Vous enfermez plus, plus vite et plus longtemps, alors que vous êtes incapables, pour des raisons juridiques et diplomatiques, d'éloigner les personnes retenues. Qu'importe si les associations démontrent depuis des années que la prolongation de la rétention n'a aucun effet sur les chances d'éloignement de la personne retenue, surtout quand elle a été faite sans discernement. Le 20 octobre, une Française a été libérée du CRA du Mesnil-Amelot après y avoir été enfermée pendant cinq semaines. C'est la conséquence de votre politique de délivrance d'OQTF à tout-va, absurde et dangereuse. Vous renforcez les services en préfecture, en créant 8 équivalents temps plein pour poursuivre les travaux préparatoires des « espaces France asile », cette territorialisation insensée de l'Ofpra que le projet de loi Darmanin prépare. Demain, les fonctionnaires de cet organisme seront en grève pour dénoncer leurs conditions de travail, au moment où vous vous apprêtez à compresser les délais de traitement des demandes d'asile. Vous créditez donc des actions qui n'ont pas encore été votées. La prochaine fois, supprimez le Parlement ! Non, la loi Darmanin n'a pas été adoptée par cette assemblée, et elle ne trouve pour l'instant aucune majorité, même si je sais que vous n'hésiterez pas à l'imposer par la force à coups de 49.3, comme le projet de loi de finances pour 2024.
Votre fuite en avant répressive masque mal l'indigence de votre politique d'accueil. Les crédits alloués à l'ADA sont en chute libre : moins 10 % par rapport à 2023, alors que les projections font état d'une augmentation des demandeurs. Ils avaient déjà été réduits de 36 % l'an dernier. Vous clochardisez notre système d'accueil en le rendant défaillant et indigne.

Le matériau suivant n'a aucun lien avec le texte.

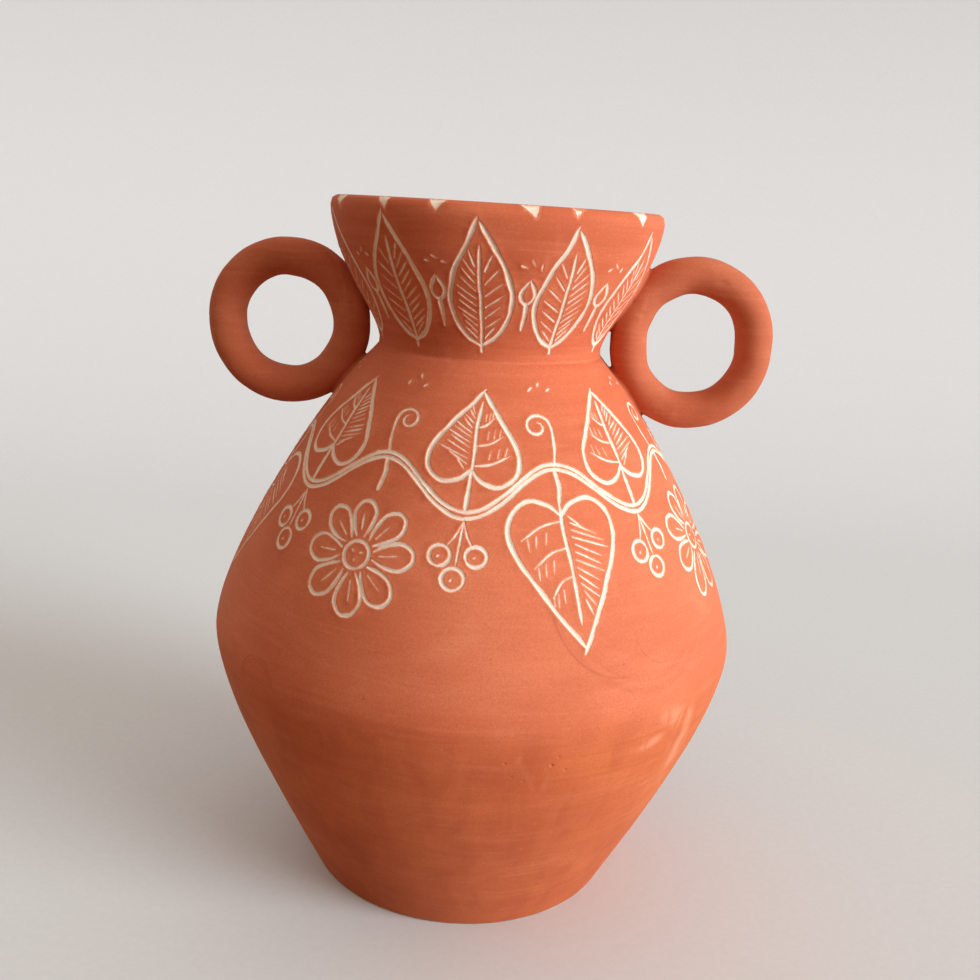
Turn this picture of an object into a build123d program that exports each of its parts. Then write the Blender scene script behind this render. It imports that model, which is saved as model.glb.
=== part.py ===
"""Two-handled clay vase, built as the potter assembles it: two thrown body sections and a thrown neck,
seated on grooved slip joints, with two hand-rolled rings nested in the waist and luted to the wall."""

from build123d import *
import os
from math import hypot

# All lengths are in millimetres. Heights run up from the foot and radii out from the axis.
# Body sections, each with the radius at its upper end
foot_radius = 67.2
bowl_height = 109.0
belly_radius = 110.6
shoulder_height = 118.5
waist_radius = 45.3
neck_height = 57.5
rim_radius = 66.7
rim_band_height = 5.0

# Slopes of the wall, as the gain in radius for each unit of height
foot_slope_share = 0.5
shoulder_slope_share = -1.2
rim_slope_share = 0.1

# How far each end of a section holds its slope, as shares of the section's chord
foot_pull_share = 0.30
under_belly_pull_share = 0.20
over_belly_pull_share = 0.18
under_waist_pull_share = 0.21
over_waist_pull_share = 0.21
under_rim_pull_share = 0.40

# Clay thickness and edges
body_wall = 7.0
neck_wall = 6.0
floor_thickness = 9.0
floor_corner_radius = 14.0
foot_edge_round = 1.2
waist_crease_radius = 5.0
rim_outer_round_share = 0.5
rim_inner_round_share = 0.35

# Slip joints between the sections: a ridge on the upper section sits in a groove in the lower one
joint_slip_thickness = 0.6
belly_groove_depth = 2.6
waist_groove_depth = 2.2
groove_half_width_share = 0.32

# Glaze inside, so that the vase holds water
glaze_thickness = 0.8
glaze_line_below_rim = 9.0

# Left ring: the tube, its centre line, and how far it is pressed into the soft wall
left_tube_radius = 8.1
left_ring_radius = 26.2
left_straight_run = 0.6
left_neck_press = 0.8
left_shoulder_press = 1.8

# Right ring, rolled a little slimmer and more oval, and pressed in deeper
right_tube_radius = 7.8
right_ring_radius = 25.2
right_straight_run = 4.4
right_neck_press = 3.2
right_shoulder_press = 2.3

# Luting clay around each contact
luting_margin = 2.2
luting_height = 2.4

# How far a cutting shape runs past the clay
overrun = 10.0

# Counts for the nesting search
curve_samples = 200
halvings = 30

belly_level = bowl_height
waist_level = belly_level + shoulder_height
rim_level = waist_level + neck_height
band_level = rim_level - rim_band_height


def section_points(lower, lower_slope, upper, upper_slope, lower_pull, upper_pull, inset):
    """Control points of one wall section, moved into the clay by inset along its end normals."""
    ends = []
    for (radius, height), slope in ((lower, lower_slope), (upper, upper_slope)):
        length = hypot(slope, 1)
        ends.append((radius - inset / length, height + inset * slope / length, slope / length, 1 / length))
    (r0, z0, u0, w0), (r3, z3, u3, w3) = ends
    chord = hypot(r3 - r0, z3 - z0)
    first = (r0 + lower_pull * chord * u0, z0 + lower_pull * chord * w0)
    last = (r3 - upper_pull * chord * u3, z3 - upper_pull * chord * w3)
    return [(r0, z0), first, last, (r3, z3)]


def bowl_points(inset, bottom):
    """The bowl's curve, started where its inset line crosses the level of bottom."""
    start = bottom - inset * foot_slope_share / hypot(foot_slope_share, 1)
    foot, belly = (foot_radius + foot_slope_share * start, start), (belly_radius, belly_level)
    return section_points(foot, foot_slope_share, belly, 0, foot_pull_share, under_belly_pull_share, inset)


def shoulder_points(inset):
    belly, waist = (belly_radius, belly_level), (waist_radius, waist_level)
    return section_points(
        belly, 0, waist, shoulder_slope_share, over_belly_pull_share, under_waist_pull_share, inset
    )


def neck_points(inset):
    waist, band = (waist_radius, waist_level), (rim_radius, band_level)
    return section_points(waist, 0, band, rim_slope_share, over_waist_pull_share, under_rim_pull_share, inset)


def on_plane(point):
    """A radius and a height as a point of the XZ plane."""
    radius, height = point
    return Vector(radius, 0, height)


def turned(outline):
    """The solid that a closed outline makes when it is turned about the axis."""
    return revolve(make_face(outline), Axis.Z)


def turned_wall(body_inset, neck_inset, bottom, top):
    """Solid inside the wall line that lies body_inset and neck_inset within the outer surface."""
    bowl, shoulder = bowl_points(body_inset, bottom), shoulder_points(body_inset)
    neck = neck_points(neck_inset)
    outline = [Bezier(*[on_plane(p) for p in curve]) for curve in (bowl, shoulder, neck)]
    if neck_inset > 0:
        outline.append(Line(on_plane(shoulder[-1]), on_plane(neck[0])))
    closing = [neck[-1], (neck[-1][0], top), (0, top), (0, bottom), bowl[0]]
    return turned(outline + [Polyline(*[on_plane(p) for p in closing])])


def gap_between(one, other):
    """Run and rise from one point of the profile to another."""
    return other[0] - one[0], other[1] - one[1]


def circle_at(solid, level, radius):
    """The circular edge of a turned solid that lies nearest to a level and a radius."""
    circles = solid.edges().filter_by(GeomType.CIRCLE)
    return min(circles, key=lambda e: hypot(e.arc_center.Z - level, e.radius - radius))


def outer_body():
    """The whole vase without its handles, solid inside."""
    body = turned_wall(0, 0, 0, rim_level)
    body = fillet(circle_at(body, waist_level, waist_radius), waist_crease_radius)
    return fillet(circle_at(body, 0, foot_radius), foot_edge_round)


def inner_space(layer):
    """The hollow inside the clay, or inside the glaze when layer is the glaze's thickness."""
    space = turned_wall(body_wall + layer, neck_wall + layer, floor_thickness + layer, rim_level + overrun)
    floor_radius = bowl_points(body_wall + layer, floor_thickness + layer)[0][0]
    return fillet(circle_at(space, floor_thickness + layer, floor_radius), floor_corner_radius - layer)


def clay_wall(body, space):
    """The hollow clay wall with its floor and its rounded rim."""
    wall = body - space
    inner_rim_radius = neck_points(neck_wall)[-1][0]
    wall = fillet(circle_at(wall, rim_level, rim_radius), rim_outer_round_share * neck_wall)
    return fillet(circle_at(wall, rim_level, inner_rim_radius), rim_inner_round_share * neck_wall)


def joint_line(level, radius, wall, groove_depth):
    """The line of a slip joint across the wall, with its V groove at mid wall."""
    middle = radius - wall / 2
    half = groove_half_width_share * wall
    return [
        (0, level),
        (middle - half, level),
        (middle, level - groove_depth),
        (middle + half, level),
        (belly_radius + overrun, level),
    ]


def below(line):
    """All that lies under a joint line."""
    low = -overrun
    corners = [(0, low)] + line + [(line[-1][0], low), (0, low)]
    return turned([Polyline(*[on_plane(p) for p in corners])])


def raised(line):
    """The same joint line, one slip thickness higher."""
    return [(radius, height + joint_slip_thickness) for radius, height in line]


def curve_at(points, share):
    """Point of a section's curve at a share of its run."""
    rest = 1 - share
    weights = (rest**3, 3 * rest**2 * share, 3 * rest * share**2, share**3)
    return tuple(sum(w * p[axis] for w, p in zip(weights, points)) for axis in (0, 1))


def sampled(points):
    return [curve_at(points, step / curve_samples) for step in range(curve_samples + 1)]


def tube_distance(point, centre, ring_radius, straight_run):
    """Distance in the ring's plane from a point to the centre line of its tube."""
    run, rise = gap_between(centre, point)
    past_straight = max(abs(rise) - straight_run / 2, 0)
    return abs(hypot(run, past_straight) - ring_radius)


def closest(line, centre, ring_radius, straight_run):
    """Least distance from a wall line to the tube's centre line, and where on the wall it is."""
    return min((tube_distance(point, centre, ring_radius, straight_run), point) for point in line)


def halved(low, high, is_high):
    """The value between low and high at which is_high turns true."""
    for _ in range(halvings):
        middle = (low + high) / 2
        if is_high(middle):
            high = middle
        else:
            low = middle
    return high


def nested_centre(tube_radius, ring_radius, straight_run, neck_press, shoulder_press):
    """Centre of a ring pushed into the waist until it presses into the neck and the shoulder."""
    neck_line, shoulder_line = sampled(neck_points(0)), sampled(shoulder_points(0))
    reach = ring_radius + tube_radius + straight_run

    def pushed_in(z):
        """Distance from the axis at which a ring at this level presses enough into the shoulder."""
        return halved(
            waist_radius,
            belly_radius + reach,
            lambda x: x > waist_radius + ring_radius
            and closest(shoulder_line, (x, z), ring_radius, straight_run)[0] > tube_radius - shoulder_press,
        )

    def past_neck(z):
        """Whether a ring at this level presses more than enough into the neck."""
        found = closest(neck_line, (pushed_in(z), z), ring_radius, straight_run)[0]
        return found < tube_radius - neck_press

    z = halved(waist_level - reach, waist_level + reach, past_neck)
    return pushed_in(z), z


def ring_tube(centre, tube_radius, ring_radius, straight_run):
    """A closed ring of round section in the XZ plane."""
    x, z = centre
    ring = None
    for sign in (1, -1):
        level = z + sign * straight_run / 2
        section = Pos(x + ring_radius, 0, level) * Circle(tube_radius)
        turn = revolve(section, Axis((x, 0, level), (0, -sign, 0)), 180)
        run = Pos(x + sign * ring_radius, 0, z) * Cylinder(tube_radius, straight_run)
        ring = turn + run if ring is None else ring + turn + run
    return ring


def luting(wall_points, centre, tube_radius, ring_radius, straight_run, press):
    """Soft clay worked round the place where a ring meets one section of the wall."""
    line = sampled(wall_points)
    touching = [p for p in line if tube_distance(p, centre, ring_radius, straight_run) < tube_radius]
    run, rise = gap_between(touching[0], touching[-1])
    middle = closest(line, centre, ring_radius, straight_run)[1]
    along = hypot(run, rise) / 2 + luting_margin
    across = (tube_radius**2 - (tube_radius - press) ** 2) ** 0.5 + luting_margin
    plane = Plane(origin=on_plane(middle), x_dir=(run, 0, rise), z_dir=(rise, 0, -run))
    return plane * scale(Sphere(1), by=(along, across, luting_height))


def handle_pieces(side, body, tube_radius, ring_radius, straight_run, neck_press, shoulder_press):
    """One ring and its two luting pieces. side is 1 for the +X handle and -1 for the other."""
    centre = nested_centre(tube_radius, ring_radius, straight_run, neck_press, shoulder_press)
    ring = (centre, tube_radius, ring_radius, straight_run)
    tube = ring_tube(*ring)
    upper = luting(neck_points(0), *ring, neck_press)
    lower = luting(shoulder_points(0), *ring, shoulder_press)
    pieces = [tube - body, upper - tube - body, lower - tube - body]
    print("ring centre", [round(value, 2) for value in centre])
    return [Rot(0, 0, 180) * piece for piece in pieces] if side < 0 else pieces


os.makedirs("parts", exist_ok=True)
body = outer_body()
space = inner_space(0)
wall = clay_wall(body, space)

belly_line = joint_line(belly_level, belly_radius, body_wall, belly_groove_depth)
waist_line = joint_line(waist_level, waist_radius, neck_wall, waist_groove_depth)
to_belly, past_belly = below(belly_line), below(raised(belly_line))
to_waist, past_waist = below(waist_line), below(raised(waist_line))

glaze_top = below([(0, rim_level - glaze_line_below_rim), (belly_radius, rim_level - glaze_line_below_rim)])
left = handle_pieces(
    -1, body, left_tube_radius, left_ring_radius, left_straight_run, left_neck_press, left_shoulder_press
)
right = handle_pieces(
    1, body, right_tube_radius, right_ring_radius, right_straight_run, right_neck_press, right_shoulder_press
)

nodes = {
    "lower_bowl": wall & to_belly,
    "belly_joint_slip": wall & (past_belly - to_belly),
    "upper_shoulder": wall & (to_waist - past_belly),
    "waist_joint_slip": wall & (past_waist - to_waist),
    "neck_collar": wall - past_waist,
    "glaze_liner": (space - inner_space(glaze_thickness)) & glaze_top,
    "left_ring_handle": left[0],
    "left_upper_luting": left[1],
    "left_lower_luting": left[2],
    "right_ring_handle": right[0],
    "right_upper_luting": right[1],
    "right_lower_luting": right[2],
}
for name, solid in nodes.items():
    export_step(solid, f"parts/{name}.step")
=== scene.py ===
"""Two-handled clay vase: thrown sections on slip joints, ring handles luted into the waist, a slip coat outside,
and an ornament of ivy, rosettes and upright leaves carved through the coat to the pale clay."""

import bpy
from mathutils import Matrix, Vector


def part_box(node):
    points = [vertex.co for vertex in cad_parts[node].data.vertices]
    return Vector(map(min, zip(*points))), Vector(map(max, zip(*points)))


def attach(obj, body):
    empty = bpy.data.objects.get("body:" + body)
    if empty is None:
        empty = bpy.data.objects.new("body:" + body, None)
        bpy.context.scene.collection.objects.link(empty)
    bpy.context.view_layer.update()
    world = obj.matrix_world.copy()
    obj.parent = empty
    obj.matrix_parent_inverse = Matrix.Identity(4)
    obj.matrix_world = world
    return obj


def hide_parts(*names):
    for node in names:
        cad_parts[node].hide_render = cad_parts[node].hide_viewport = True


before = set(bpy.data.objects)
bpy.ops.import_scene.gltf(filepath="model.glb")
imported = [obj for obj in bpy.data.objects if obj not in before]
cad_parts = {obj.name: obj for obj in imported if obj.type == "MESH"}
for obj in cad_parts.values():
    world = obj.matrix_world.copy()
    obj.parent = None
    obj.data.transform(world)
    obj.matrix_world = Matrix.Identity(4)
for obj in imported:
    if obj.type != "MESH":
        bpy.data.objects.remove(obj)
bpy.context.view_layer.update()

import random
from math import atan2, cos, degrees, hypot, pi, radians, sin

import bpy
import numpy as np
from bpy.props import FloatProperty, FloatVectorProperty, IntProperty, PointerProperty
from bpy.types import Operator, Panel, PropertyGroup
from mathutils import Matrix, Vector, geometry, kdtree, noise
from mathutils.bvhtree import BVHTree

bl_info = {
    "name": "Carved Clay Vase",
    "version": (1, 0, 0),
    "blender": (4, 5, 0),
    "location": "View3D > Sidebar > Clay Vase",
    "description": "Builds a slip-coated, carved two-handled vase round its packed solids",
    "category": "Object",
}

MM = 0.001

# Counts round the vase, along a section's curve and round its corners
AROUND, CURVE_STEPS, ARC_STEPS = 240, 400, 10
# Longest straight step of a spun section, and how near two vertices are one
SPACING, SAME = 3 * MM, 0.004 * MM
# Radius of the cylinder that the ornament is drawn on before it is wrapped round the vase
ROLL_RADIUS = 100 * MM


def lowest(node):
    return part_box(node)[0]


def highest(node):
    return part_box(node)[1]


def length_value(label, about, default):
    return FloatProperty(name=label, description=about, default=default, unit="LENGTH", precision=5)


def colour_value(label, about, default):
    return FloatVectorProperty(name=label, description=about, default=default, subtype="COLOR_GAMMA", size=3,
                               min=0, max=1)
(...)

Les demandeurs d'asile sont de moins en moins logés dans les structures d'accueil. Si 70 % y étaient hébergés en 2023, ils ne seraient plus que 64 % en 2024. Le financement de 53 000 places est insuffisant. Le milieu associatif et la solidarité citoyenne tentent, tant bien que mal, de combler les défaillances de la puissance publique. L'État laisse les collectivités locales démunies dans les territoires qui connaissent de fortes tensions en matière d'hébergement. Le rapport annuel de Médecins du monde montre que huit personnes sur dix éligibles à l'aide médicale de l'État n'y ont pas accès. Vous préférez développer la dématérialisation de bout en bout afin de « fluidifier les processus et de réduire les délais » – ou, plutôt, de faire des économies sur le dos de certains usagers du service public qui ne mériteraient pas un accueil humain en préfecture. Ceux qui souffrent déjà de la fracture numérique sont maintenus en situation précaire, voire perdent leur titre de séjour et subissent des ruptures de droits. Les conséquences, nous les connaissons : risques d'interpellation en cas de contrôle policier, difficultés à accéder à un emploi, à la formation, aux études et aux droits sociaux.
Ce budget appuie des politiques publiques inhumaines, qui renvoient des gens dans la précarité et laissent les autres dans l'indigence la plus totale. Nous nous y opposerons fermement.